The Byrd Rule is not a law or a Constitutional restriction, but rather a Senate rule that is not absolute. Did Adelstein mention that there is also a "rule" that requires a 3-day waiting period before a conference report can be voted on? No? Well, the bill that contained the DTV transition provisions came out of the conference committee and went right to vote so that the Members of Congress could go home (in December); the 3-day "rule" was waived. The Byrd rule could just as easily have been waived.
I mean, this is Congress we're talking about. But saying there was a "rule" that tied their hands is a better (politically viable) excuse for not telling consumers what's going on than to tell them the educational provisions were forced out as a result of intense industry (TV makers and broadcasters) lobbying.
Work in Washington for 20 years and you learn how things work.
Anyway, Adelstein was talking to the CEA here, so he wasn't going to congratulate them on their effective lobbying effort to quash an effective public education campaign.
He ends by asking CEA to help getting the message across.

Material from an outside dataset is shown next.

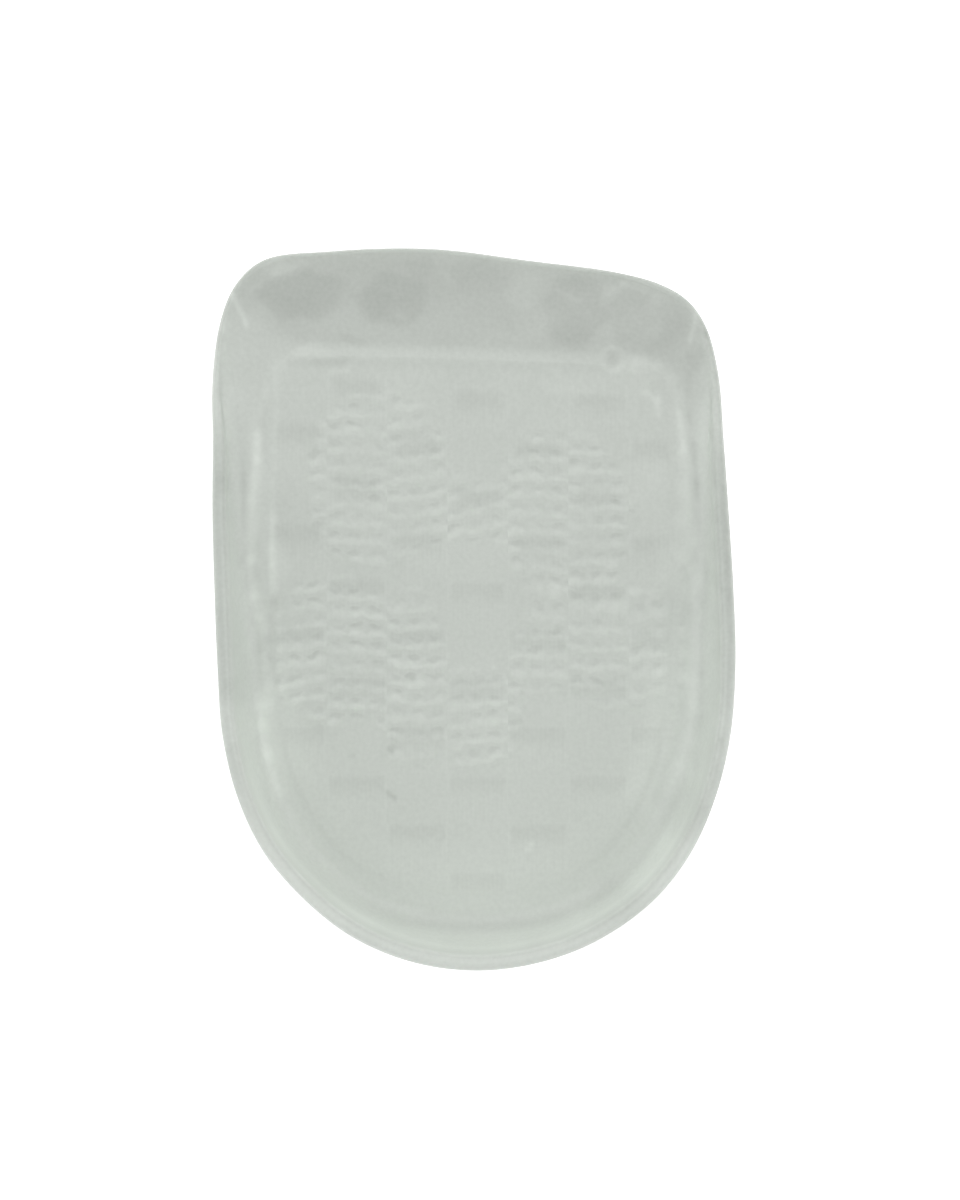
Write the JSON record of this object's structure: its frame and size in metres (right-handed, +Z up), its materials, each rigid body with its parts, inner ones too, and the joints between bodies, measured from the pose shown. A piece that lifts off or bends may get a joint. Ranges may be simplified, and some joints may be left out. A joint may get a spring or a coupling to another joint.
{
  "type": "heel cup",
  "caption": "Soft gel heel cup with a dished bed, a rounded wall at the sides and back that runs out into a thin front lip, and a low basket-weave tread beneath.",
  "frame": {"origin": "on the floor under the middle of the cup's outline", "axes": "+Y towards the toes (the thin lip), -Y towards the back of the heel, +Z up out of the hollow, +X to the right seen from above with the lip ahead"},
  "size_m": [0.074, 0.102, 0.022],
  "materials": {
    "gel": "smooth milky translucent silicone gel, pale grey-green, with a soft gloss"
  },
  "bodies": {
    "root": {"cup": "gel"}
  },
  "joints": []
}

After they just mounted a successful lobbying campaign to NOT have to get the message across?
The industry will tell the customer what they need to tell them to get them to buy what they want them to buy when they want them to buy. That's what they're in business for.
It's the government that's supposed to be looking out for the public's best interests. But don't expect them to start now.
In all fairness to Adelstein, at least he's still talking about consumer education. Everyone else has moved on and is ignoring the whole issue.